Cette compilation à vingt-six plages de lecture s’avérant être un projet fourni d’enquêtes tenues fidèlement sur la longueur, c’est ainsi que je le lis et que je l’imagine, honnête homme taiseux ambre et tabac, un foyer de pipe à la main un livre de l’autre, humant et humectant à l’aune d’un verre de terroir les auteurs en dégustations rapprochées, détectant et se délectant de l’audace d’un cru de couvée, voyageur immobile se renseignant à travers les siècles, dossier cuir coloris stable, fin connaisseur fidèle aux fondations autant qu’au texte, enclin à la biodiversité comme à la provocation la plus décapante : c’est ce que révèle ce pop-up de recensions ratissant deep and wide.

Il existe autant de styles de chronique qu’il y a de personnalités.
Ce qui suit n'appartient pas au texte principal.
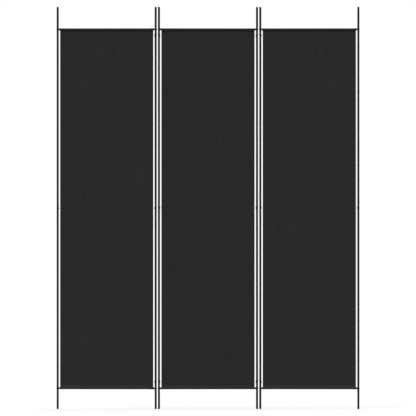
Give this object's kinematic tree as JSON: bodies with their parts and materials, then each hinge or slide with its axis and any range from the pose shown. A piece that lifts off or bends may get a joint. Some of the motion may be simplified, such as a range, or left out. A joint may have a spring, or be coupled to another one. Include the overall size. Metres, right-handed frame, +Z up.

Loin des tables à trois pieds volatiles des derviches tourneurs et autres équilibristes du courant d’air, loin aussi si loin des lectures en diagonale, la plume d’essayiste fouillée à haute définition de FH comble les lacunes et offre une géométrie fiable d’architextes d’une grande densité embrassant différentes déclinaisons de l’écriture et des échantillons du langage allant du solide au soluble et au gazeux, de l’action à la politique, du vénérable papyrus au feu crépitant de la performante prouesse mais compte ici peu de voix féminines exceptions faites de la photographe Carole Naggar et de la poétesse Sylvie Nève engagée dans la grande guerre érectile de l’oralité aux côtés d’illustres combattants.

Sauvant ces textes du zapping et de la noyade, François Huglo, qui se veut acteur de l’ombre tendu dans le retrait s’effaçant volontiers dans le service aux auteurs et dévoué à l’analyse, porte ici dans la lumière du monde l’art solitaire de la lecture et celui non moins discret de la contrainte à son plus haut degré d’exigence comme leçon de tolérance et preuve de souplesse d’un esprit ouvert aux caprices des temps.

Ricochant de résonance en résonance (à l’image de lui-même lisant Vinclair lisant Ch’Vavar tous trois lecteurs de Hugo) c’est d’une déclaration d’amour blanche sur fond de sacerdoce dont il est question ici autant que d’une façon d’aimer (lire et ‘écrire sur’ en étant une), s’emparant au ras du texte de la substance, non pas à la façon d’une balle traçante mais avec cette attention soutenue de compagnon du devoir accordé au bon miel de la chronique.

Ou comment ‘rester avec’, ancré dans le travail, depuis l’endroit de la lecture, dégainant des lingots compacts comme autant de propositions de partage faisant allégeance à l’autre dans les assises de la neutralité.

Bréviaire à facettes d’un encadreur, façon de signifier peut-être que l’art pauvre en puissance des mains couturières des belles lettres, élevé au rang d’un exercice de style, mérite bien à son tour un livre à part entière.